>> start SOURCE MATERIAL
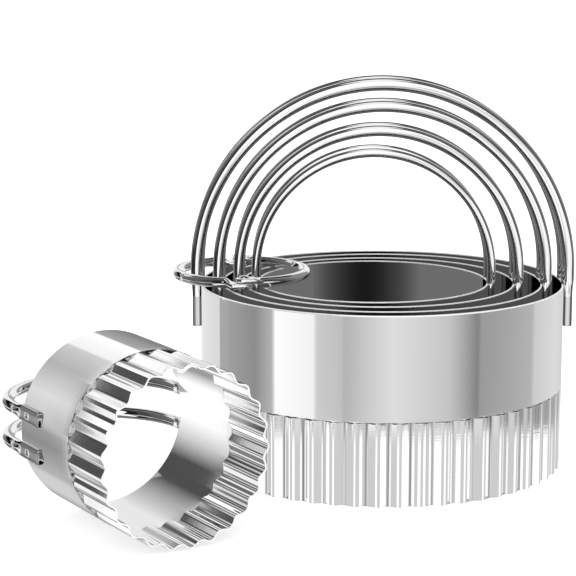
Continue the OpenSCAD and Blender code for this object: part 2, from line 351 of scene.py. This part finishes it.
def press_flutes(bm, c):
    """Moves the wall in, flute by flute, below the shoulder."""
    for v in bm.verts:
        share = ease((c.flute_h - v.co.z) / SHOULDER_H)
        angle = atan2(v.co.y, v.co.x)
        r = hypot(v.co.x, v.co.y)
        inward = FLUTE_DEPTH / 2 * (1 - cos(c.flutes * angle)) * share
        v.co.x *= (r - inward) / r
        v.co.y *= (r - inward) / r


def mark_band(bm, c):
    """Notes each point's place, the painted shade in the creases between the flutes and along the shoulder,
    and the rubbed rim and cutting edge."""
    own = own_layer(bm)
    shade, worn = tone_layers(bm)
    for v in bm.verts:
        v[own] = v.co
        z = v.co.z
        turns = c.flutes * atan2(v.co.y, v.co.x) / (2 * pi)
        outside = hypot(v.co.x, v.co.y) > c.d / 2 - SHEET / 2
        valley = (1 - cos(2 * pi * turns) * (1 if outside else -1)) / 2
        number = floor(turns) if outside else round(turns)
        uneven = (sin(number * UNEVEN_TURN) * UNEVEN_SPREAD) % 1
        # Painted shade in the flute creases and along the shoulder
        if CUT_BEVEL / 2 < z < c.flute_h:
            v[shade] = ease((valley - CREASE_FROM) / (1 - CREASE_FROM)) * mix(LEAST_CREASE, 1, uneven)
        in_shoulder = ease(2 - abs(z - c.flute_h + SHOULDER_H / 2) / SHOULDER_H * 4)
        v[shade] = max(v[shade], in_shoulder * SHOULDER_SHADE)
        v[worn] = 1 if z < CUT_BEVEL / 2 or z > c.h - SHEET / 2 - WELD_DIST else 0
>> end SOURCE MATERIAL
GIVEN INSTRUCTION
Write the data back out verbatim.

TASK RESPONSE
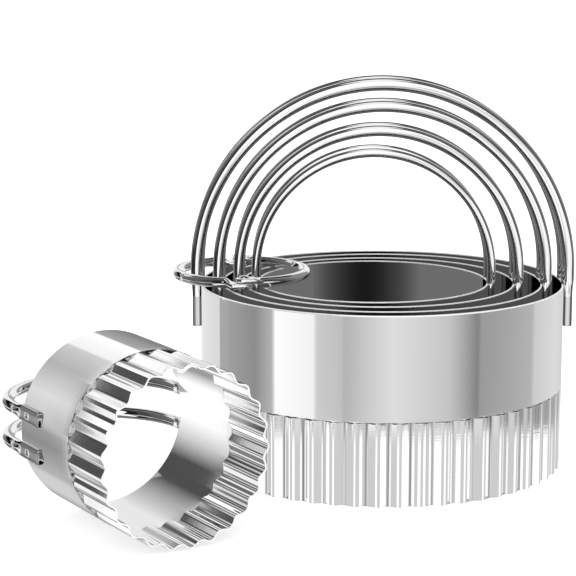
Continue the OpenSCAD and Blender code for this object: part 2, from line 351 of scene.py. This part finishes it.
def press_flutes(bm, c):
    """Moves the wall in, flute by flute, below the shoulder."""
    for v in bm.verts:
        share = ease((c.flute_h - v.co.z) / SHOULDER_H)
        angle = atan2(v.co.y, v.co.x)
        r = hypot(v.co.x, v.co.y)
        inward = FLUTE_DEPTH / 2 * (1 - cos(c.flutes * angle)) * share
        v.co.x *= (r - inward) / r
        v.co.y *= (r - inward) / r


def mark_band(bm, c):
    """Notes each point's place, the painted shade in the creases between the flutes and along the shoulder,
    and the rubbed rim and cutting edge."""
    own = own_layer(bm)
    shade, worn = tone_layers(bm)
    for v in bm.verts:
        v[own] = v.co
        z = v.co.z
        turns = c.flutes * atan2(v.co.y, v.co.x) / (2 * pi)
        outside = hypot(v.co.x, v.co.y) > c.d / 2 - SHEET / 2
        valley = (1 - cos(2 * pi * turns) * (1 if outside else -1)) / 2
        number = floor(turns) if outside else round(turns)
        uneven = (sin(number * UNEVEN_TURN) * UNEVEN_SPREAD) % 1
        # Painted shade in the flute creases and along the shoulder
        if CUT_BEVEL / 2 < z < c.flute_h:
            v[shade] = ease((valley - CREASE_FROM) / (1 - CREASE_FROM)) * mix(LEAST_CREASE, 1, uneven)
        in_shoulder = ease(2 - abs(z - c.flute_h + SHOULDER_H / 2) / SHOULDER_H * 4)
        v[shade] = max(v[shade], in_shoulder * SHOULDER_SHADE)
        v[worn] = 1 if z < CUT_BEVEL / 2 or z > c.h - SHEET / 2 - WELD_DIST else 0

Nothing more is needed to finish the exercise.